By next fall, he’d landed in Brazil, sharing a drab apartment with three other Cubans, learning Portuguese by day and surfing the internet at night. Back home, Maykel waited for his appointment in hopes that the requirements for an exit visa would soon be lifted, meaning one less piece of paperwork that stood in the way. That didn’t happen until 2013, at which point he’d paid for his. He was already in Miami.

The requirement to procure a permit to leave the country had been put in place by a 1961 government that saw an exodus of its most valuable citizens. Fifty years later, it had been dismantled by a slightly different government, one that knew that those with the enterprise to seek exit visas could afford to leave without the requirement.

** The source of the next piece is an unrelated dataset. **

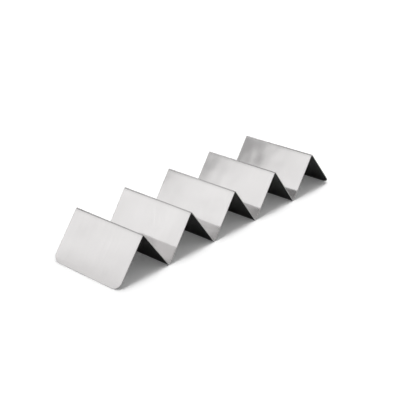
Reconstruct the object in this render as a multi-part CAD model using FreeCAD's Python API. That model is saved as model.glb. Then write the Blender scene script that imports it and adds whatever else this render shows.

Prices for passports and plane tickets and entry visas to other countries hadn’t changed; those who earned the average Cuban salary of $18 per month were still just as limited. 

A symbolic change, but the fact remained that the closer anyone got to questioning the rhetoric that protected power, the invisible lines separating the owners from the players, the harsher the rejection. This may have applied everywhere, as much in my own country as in Cuba, but in Cuba young people have always known it. I grew up very American, optimistic and believing that I could do anything if I tried hard enough. In Cuba, young people had already changed the world. The word “revolution” had acquired its meaning, at least insofar as it applied to Cuba, close enough to the present day that there wasn’t room for another definition. And yet, for the first time, Cubans were being told that they should be able to make it on their own—​wasn’t that what people had demanded for so long? Wasn’t that enough? Carlos and his family were skeptical, and like so many others weren’t interested in waiting to see.